-- start INFORMATION SUPPLIED --
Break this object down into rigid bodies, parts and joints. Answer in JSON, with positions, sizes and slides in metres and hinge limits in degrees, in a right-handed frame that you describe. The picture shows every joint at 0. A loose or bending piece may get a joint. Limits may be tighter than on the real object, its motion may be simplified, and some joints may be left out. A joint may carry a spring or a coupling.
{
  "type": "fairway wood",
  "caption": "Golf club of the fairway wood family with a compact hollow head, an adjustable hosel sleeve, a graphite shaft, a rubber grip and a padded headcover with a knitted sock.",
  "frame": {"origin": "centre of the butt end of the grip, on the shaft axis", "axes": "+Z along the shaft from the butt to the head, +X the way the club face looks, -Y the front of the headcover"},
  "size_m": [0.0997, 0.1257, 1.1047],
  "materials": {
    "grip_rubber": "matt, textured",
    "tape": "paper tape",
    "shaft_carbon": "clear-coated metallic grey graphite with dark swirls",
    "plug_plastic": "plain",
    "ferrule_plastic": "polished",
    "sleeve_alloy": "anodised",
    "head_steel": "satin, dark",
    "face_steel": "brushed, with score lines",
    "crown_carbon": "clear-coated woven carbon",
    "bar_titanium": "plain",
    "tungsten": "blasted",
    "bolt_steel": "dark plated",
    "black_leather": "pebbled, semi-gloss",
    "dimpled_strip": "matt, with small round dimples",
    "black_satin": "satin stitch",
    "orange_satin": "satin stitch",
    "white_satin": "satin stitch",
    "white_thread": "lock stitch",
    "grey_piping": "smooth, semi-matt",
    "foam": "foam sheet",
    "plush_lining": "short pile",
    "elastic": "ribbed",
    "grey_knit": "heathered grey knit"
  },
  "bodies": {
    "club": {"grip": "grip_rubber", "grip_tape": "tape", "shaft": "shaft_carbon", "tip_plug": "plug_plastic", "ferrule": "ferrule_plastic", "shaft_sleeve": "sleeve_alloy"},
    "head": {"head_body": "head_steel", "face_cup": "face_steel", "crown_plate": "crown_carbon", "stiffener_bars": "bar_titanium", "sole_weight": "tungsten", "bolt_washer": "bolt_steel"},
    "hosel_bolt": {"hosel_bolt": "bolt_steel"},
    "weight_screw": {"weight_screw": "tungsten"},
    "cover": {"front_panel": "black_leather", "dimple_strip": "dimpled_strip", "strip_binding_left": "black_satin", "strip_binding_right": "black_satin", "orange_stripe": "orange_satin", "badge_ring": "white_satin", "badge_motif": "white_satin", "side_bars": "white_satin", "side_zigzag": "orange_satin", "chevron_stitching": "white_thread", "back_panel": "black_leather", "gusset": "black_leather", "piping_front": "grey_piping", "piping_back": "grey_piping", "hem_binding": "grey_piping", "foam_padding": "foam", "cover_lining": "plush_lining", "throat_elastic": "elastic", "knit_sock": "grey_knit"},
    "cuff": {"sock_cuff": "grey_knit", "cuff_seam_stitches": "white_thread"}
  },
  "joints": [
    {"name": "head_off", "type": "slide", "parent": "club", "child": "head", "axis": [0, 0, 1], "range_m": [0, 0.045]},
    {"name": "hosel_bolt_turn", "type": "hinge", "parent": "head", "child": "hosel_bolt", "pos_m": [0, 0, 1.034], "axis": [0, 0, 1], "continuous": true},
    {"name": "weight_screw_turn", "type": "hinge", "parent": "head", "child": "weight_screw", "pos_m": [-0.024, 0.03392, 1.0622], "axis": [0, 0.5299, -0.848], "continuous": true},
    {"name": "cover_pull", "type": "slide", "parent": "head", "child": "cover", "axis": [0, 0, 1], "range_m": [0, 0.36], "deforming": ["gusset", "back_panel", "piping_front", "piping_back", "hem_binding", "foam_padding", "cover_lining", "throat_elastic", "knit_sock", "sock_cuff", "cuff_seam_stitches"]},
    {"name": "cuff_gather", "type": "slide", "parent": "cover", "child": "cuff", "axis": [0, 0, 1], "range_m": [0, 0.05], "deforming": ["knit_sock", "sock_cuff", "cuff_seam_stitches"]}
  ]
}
-- end INFORMATION SUPPLIED --
◆ **SHORT TASK**: Your task is to repeat the data exactly; please include every line.

◆ **ANSWER TO THIS EXERCISE**:
Break this object down into rigid bodies, parts and joints. Answer in JSON, with positions, sizes and slides in metres and hinge limits in degrees, in a right-handed frame that you describe. The picture shows every joint at 0. A loose or bending piece may get a joint. Limits may be tighter than on the real object, its motion may be simplified, and some joints may be left out. A joint may carry a spring or a coupling.
{
  "type": "fairway wood",
  "caption": "Golf club of the fairway wood family with a compact hollow head, an adjustable hosel sleeve, a graphite shaft, a rubber grip and a padded headcover with a knitted sock.",
  "frame": {"origin": "centre of the butt end of the grip, on the shaft axis", "axes": "+Z along the shaft from the butt to the head, +X the way the club face looks, -Y the front of the headcover"},
  "size_m": [0.0997, 0.1257, 1.1047],
  "materials": {
    "grip_rubber": "matt, textured",
    "tape": "paper tape",
    "shaft_carbon": "clear-coated metallic grey graphite with dark swirls",
    "plug_plastic": "plain",
    "ferrule_plastic": "polished",
    "sleeve_alloy": "anodised",
    "head_steel": "satin, dark",
    "face_steel": "brushed, with score lines",
    "crown_carbon": "clear-coated woven carbon",
    "bar_titanium": "plain",
    "tungsten": "blasted",
    "bolt_steel": "dark plated",
    "black_leather": "pebbled, semi-gloss",
    "dimpled_strip": "matt, with small round dimples",
    "black_satin": "satin stitch",
    "orange_satin": "satin stitch",
    "white_satin": "satin stitch",
    "white_thread": "lock stitch",
    "grey_piping": "smooth, semi-matt",
    "foam": "foam sheet",
    "plush_lining": "short pile",
    "elastic": "ribbed",
    "grey_knit": "heathered grey knit"
  },
  "bodies": {
    "club": {"grip": "grip_rubber", "grip_tape": "tape", "shaft": "shaft_carbon", "tip_plug": "plug_plastic", "ferrule": "ferrule_plastic", "shaft_sleeve": "sleeve_alloy"},
    "head": {"head_body": "head_steel", "face_cup": "face_steel", "crown_plate": "crown_carbon", "stiffener_bars": "bar_titanium", "sole_weight": "tungsten", "bolt_washer": "bolt_steel"},
    "hosel_bolt": {"hosel_bolt": "bolt_steel"},
    "weight_screw": {"weight_screw": "tungsten"},
    "cover": {"front_panel": "black_leather", "dimple_strip": "dimpled_strip", "strip_binding_left": "black_satin", "strip_binding_right": "black_satin", "orange_stripe": "orange_satin", "badge_ring": "white_satin", "badge_motif": "white_satin", "side_bars": "white_satin", "side_zigzag": "orange_satin", "chevron_stitching": "white_thread", "back_panel": "black_leather", "gusset": "black_leather", "piping_front": "grey_piping", "piping_back": "grey_piping", "hem_binding": "grey_piping", "foam_padding": "foam", "cover_lining": "plush_lining", "throat_elastic": "elastic", "knit_sock": "grey_knit"},
    "cuff": {"sock_cuff": "grey_knit", "cuff_seam_stitches": "white_thread"}
  },
  "joints": [
    {"name": "head_off", "type": "slide", "parent": "club", "child": "head", "axis": [0, 0, 1], "range_m": [0, 0.045]},
    {"name": "hosel_bolt_turn", "type": "hinge", "parent": "head", "child": "hosel_bolt", "pos_m": [0, 0, 1.034], "axis": [0, 0, 1], "continuous": true},
    {"name": "weight_screw_turn", "type": "hinge", "parent": "head", "child": "weight_screw", "pos_m": [-0.024, 0.03392, 1.0622], "axis": [0, 0.5299, -0.848], "continuous": true},
    {"name": "cover_pull", "type": "slide", "parent": "head", "child": "cover", "axis": [0, 0, 1], "range_m": [0, 0.36], "deforming": ["gusset", "back_panel", "piping_front", "piping_back", "hem_binding", "foam_padding", "cover_lining", "throat_elastic", "knit_sock", "sock_cuff", "cuff_seam_stitches"]},
    {"name": "cuff_gather", "type": "slide", "parent": "cover", "child": "cuff", "axis": [0, 0, 1], "range_m": [0, 0.05], "deforming": ["knit_sock", "sock_cuff", "cuff_seam_stitches"]}
  ]
}